---- RAW DATA
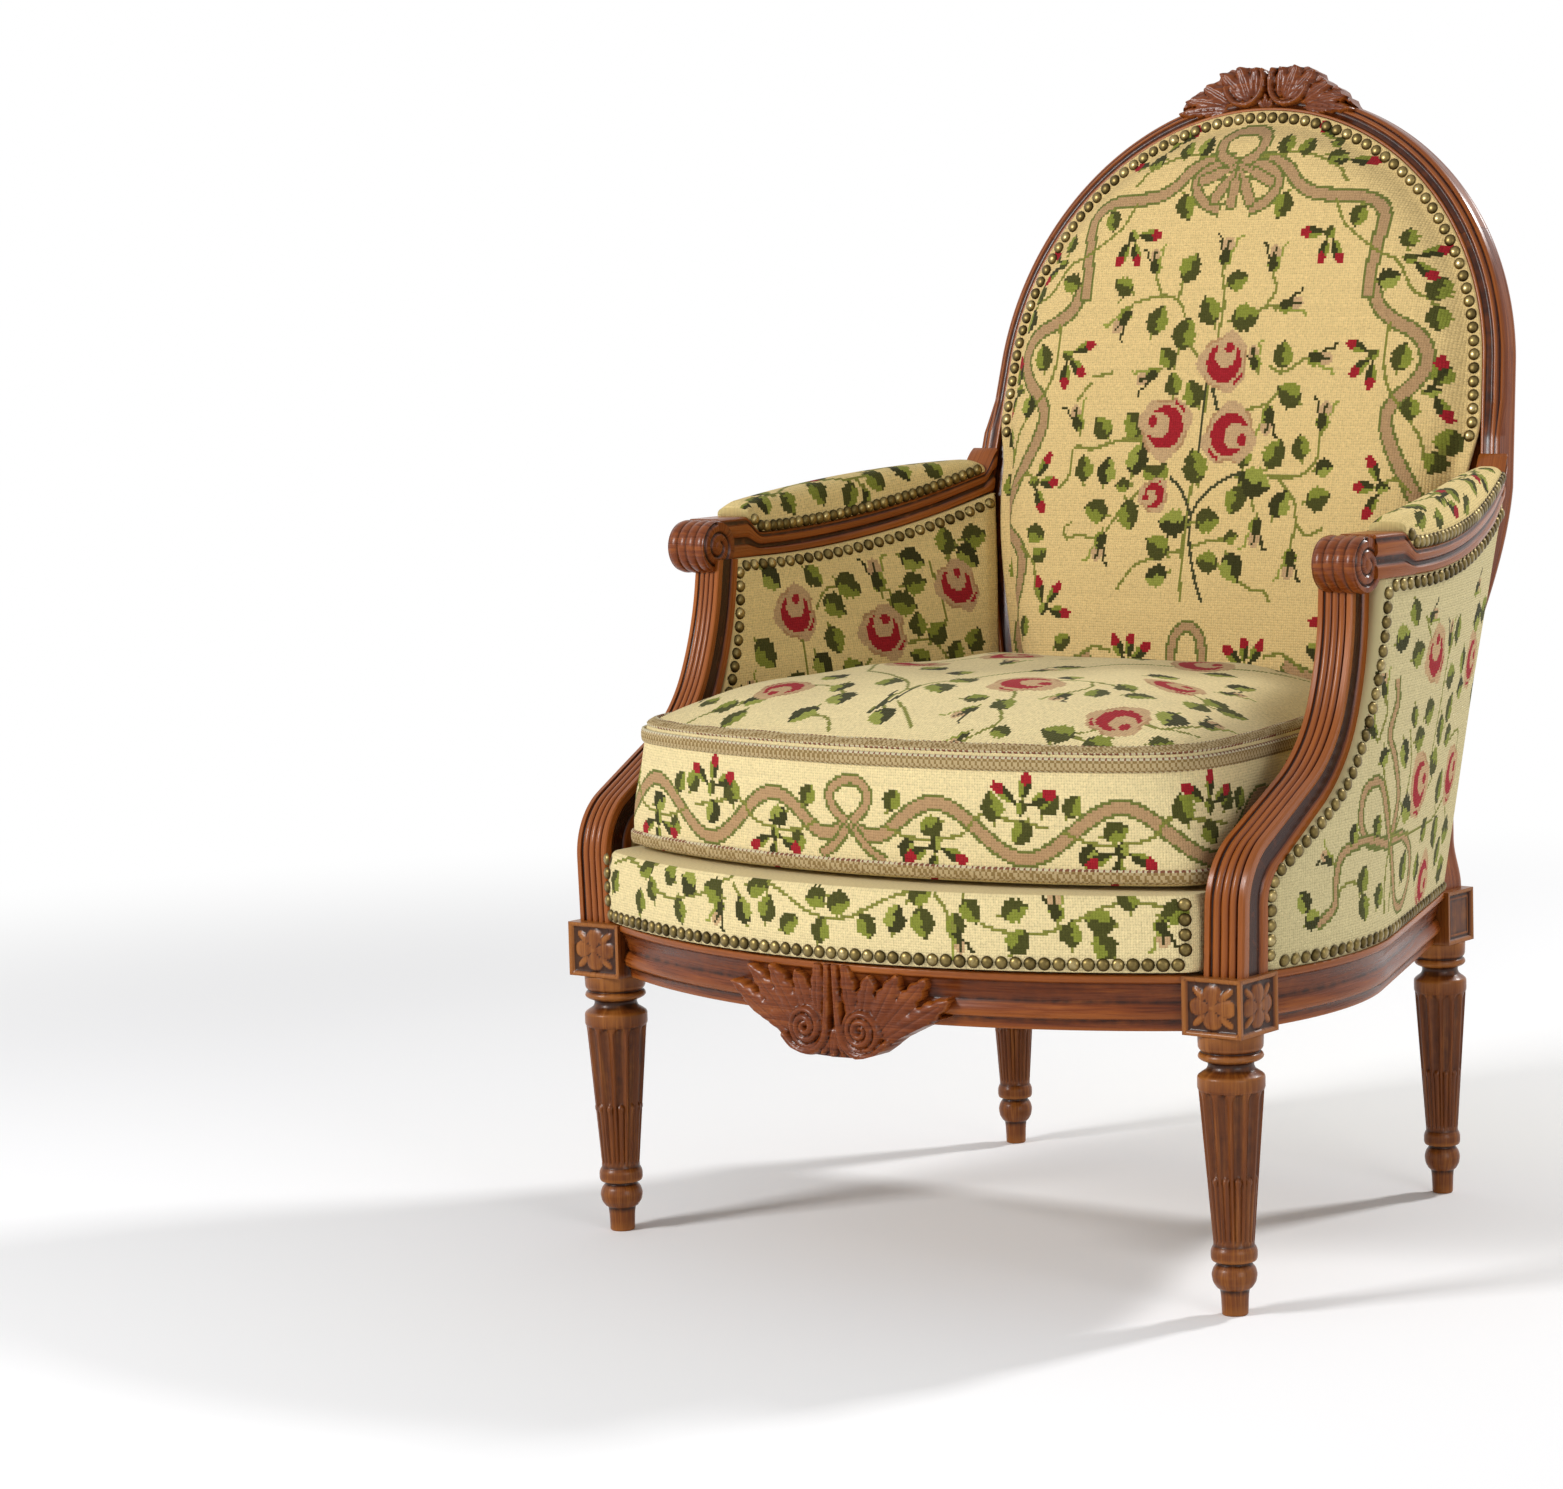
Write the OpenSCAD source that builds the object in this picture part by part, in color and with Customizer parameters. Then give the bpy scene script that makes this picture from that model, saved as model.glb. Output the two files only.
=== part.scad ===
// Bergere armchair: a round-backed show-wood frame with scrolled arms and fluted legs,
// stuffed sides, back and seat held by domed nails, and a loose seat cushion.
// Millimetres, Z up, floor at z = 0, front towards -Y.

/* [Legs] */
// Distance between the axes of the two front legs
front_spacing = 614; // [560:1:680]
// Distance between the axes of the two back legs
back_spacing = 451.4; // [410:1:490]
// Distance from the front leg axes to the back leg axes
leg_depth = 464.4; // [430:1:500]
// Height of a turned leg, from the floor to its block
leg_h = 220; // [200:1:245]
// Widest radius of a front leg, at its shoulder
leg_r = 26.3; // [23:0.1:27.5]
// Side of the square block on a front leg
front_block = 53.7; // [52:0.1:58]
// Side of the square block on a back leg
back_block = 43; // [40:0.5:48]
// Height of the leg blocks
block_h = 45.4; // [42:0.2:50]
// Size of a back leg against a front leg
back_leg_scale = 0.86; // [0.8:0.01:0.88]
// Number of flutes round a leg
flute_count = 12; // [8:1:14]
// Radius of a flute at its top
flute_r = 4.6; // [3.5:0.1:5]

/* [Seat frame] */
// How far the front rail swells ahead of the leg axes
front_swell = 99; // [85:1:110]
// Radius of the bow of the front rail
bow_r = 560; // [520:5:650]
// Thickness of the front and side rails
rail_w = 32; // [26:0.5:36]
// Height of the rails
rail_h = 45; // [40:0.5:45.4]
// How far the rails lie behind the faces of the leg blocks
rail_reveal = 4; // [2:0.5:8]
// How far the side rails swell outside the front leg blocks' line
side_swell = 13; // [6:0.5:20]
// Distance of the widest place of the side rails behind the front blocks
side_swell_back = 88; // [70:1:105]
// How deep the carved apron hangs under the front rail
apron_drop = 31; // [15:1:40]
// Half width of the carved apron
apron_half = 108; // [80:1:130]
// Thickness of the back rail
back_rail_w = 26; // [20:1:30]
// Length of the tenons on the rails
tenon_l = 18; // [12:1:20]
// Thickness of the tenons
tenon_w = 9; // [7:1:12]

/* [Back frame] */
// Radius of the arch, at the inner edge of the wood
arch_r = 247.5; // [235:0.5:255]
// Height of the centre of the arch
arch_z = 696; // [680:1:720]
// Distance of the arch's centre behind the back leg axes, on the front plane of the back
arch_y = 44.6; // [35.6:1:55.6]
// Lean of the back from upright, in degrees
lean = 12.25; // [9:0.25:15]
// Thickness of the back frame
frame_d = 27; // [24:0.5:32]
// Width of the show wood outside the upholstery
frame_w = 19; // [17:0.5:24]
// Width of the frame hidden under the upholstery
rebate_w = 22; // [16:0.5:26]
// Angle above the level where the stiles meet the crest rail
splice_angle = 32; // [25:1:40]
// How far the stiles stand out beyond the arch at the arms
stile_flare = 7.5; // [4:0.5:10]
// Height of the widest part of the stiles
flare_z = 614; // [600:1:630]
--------
REQUIRED WORK -
Your task is to quote the lines above, beginning with the first and ending with the one that holds "front towards -Y.".

RESULT -
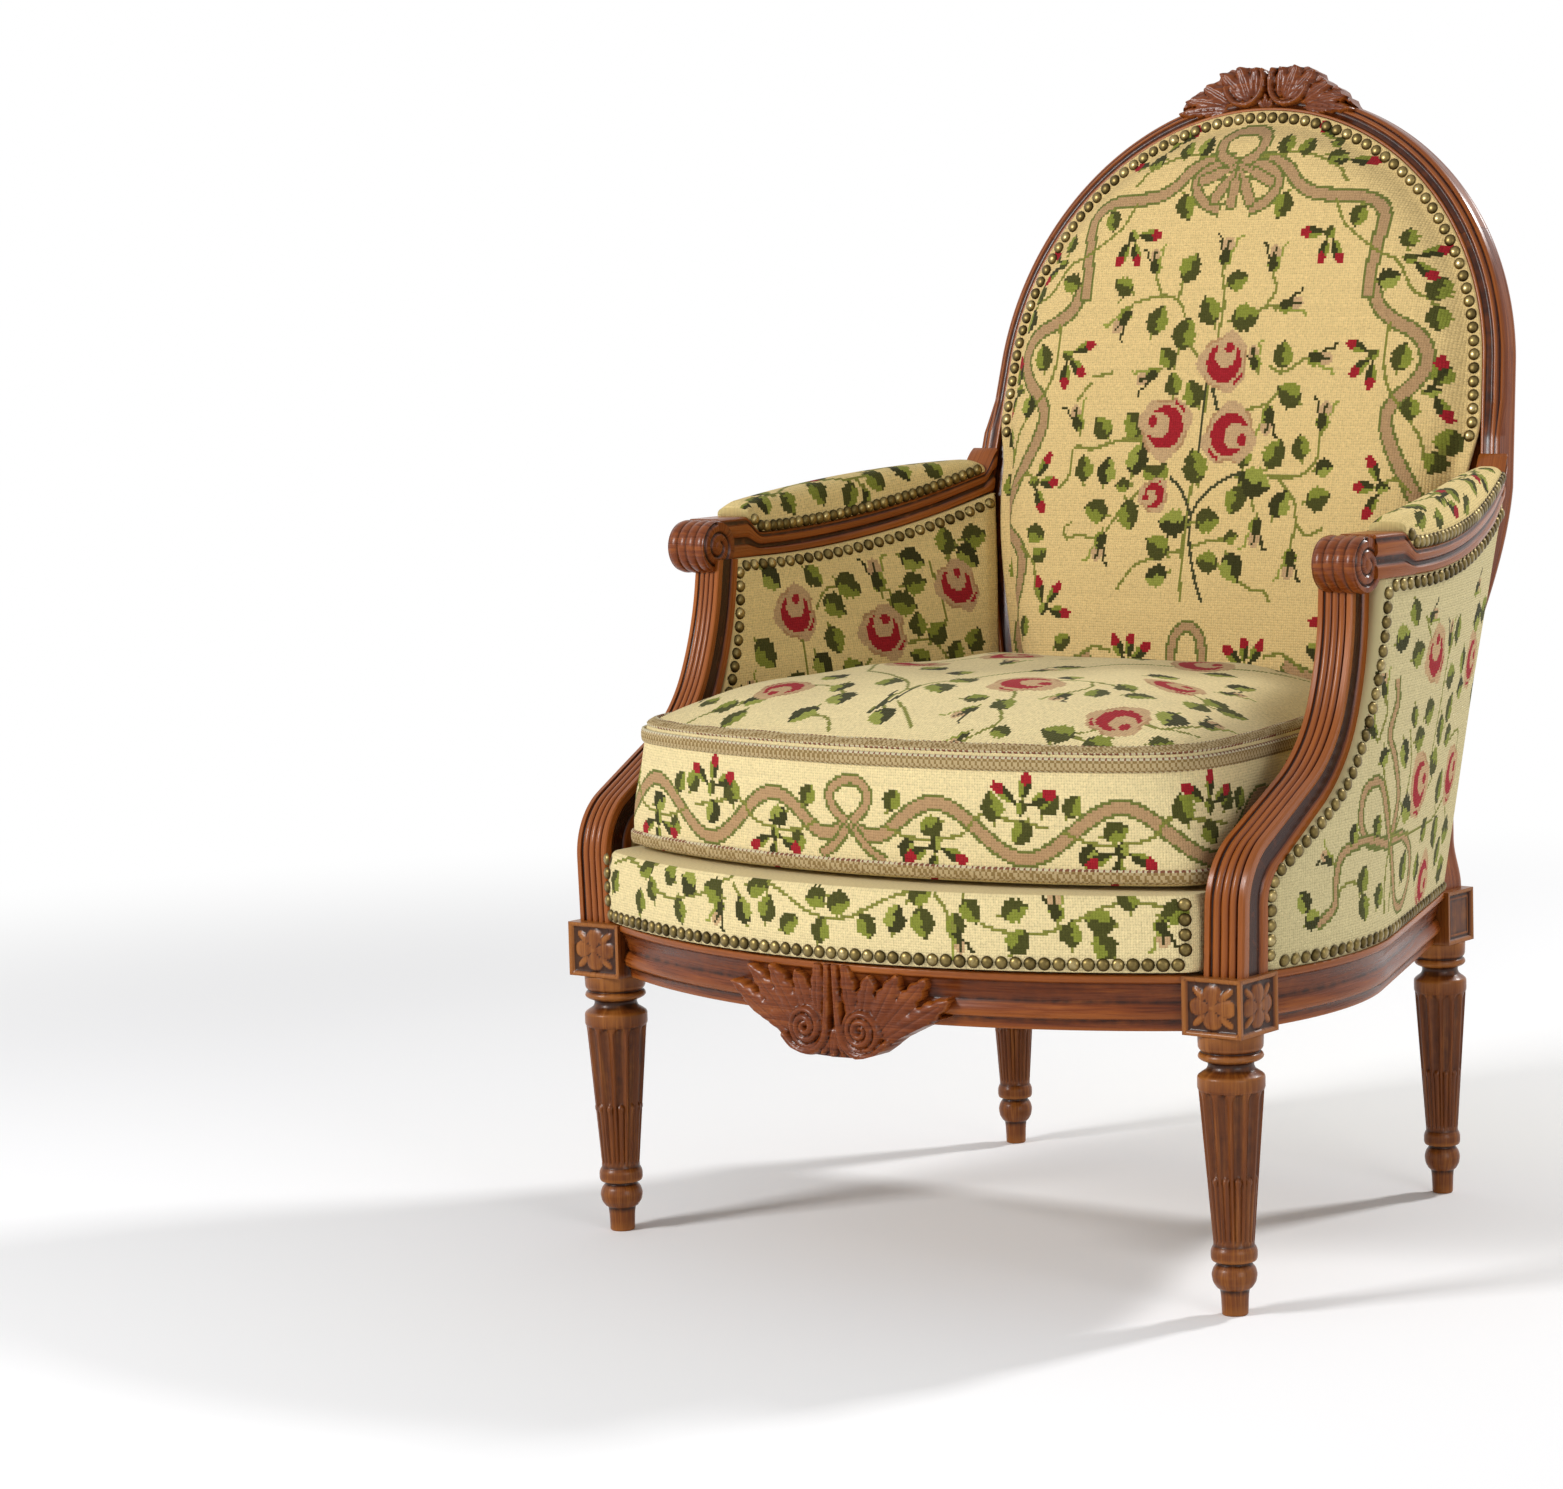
Write the OpenSCAD source that builds the object in this picture part by part, in color and with Customizer parameters. Then give the bpy scene script that makes this picture from that model, saved as model.glb. Output the two files only.
=== part.scad ===
// Bergere armchair: a round-backed show-wood frame with scrolled arms and fluted legs,
// stuffed sides, back and seat held by domed nails, and a loose seat cushion.
// Millimetres, Z up, floor at z = 0, front towards -Y.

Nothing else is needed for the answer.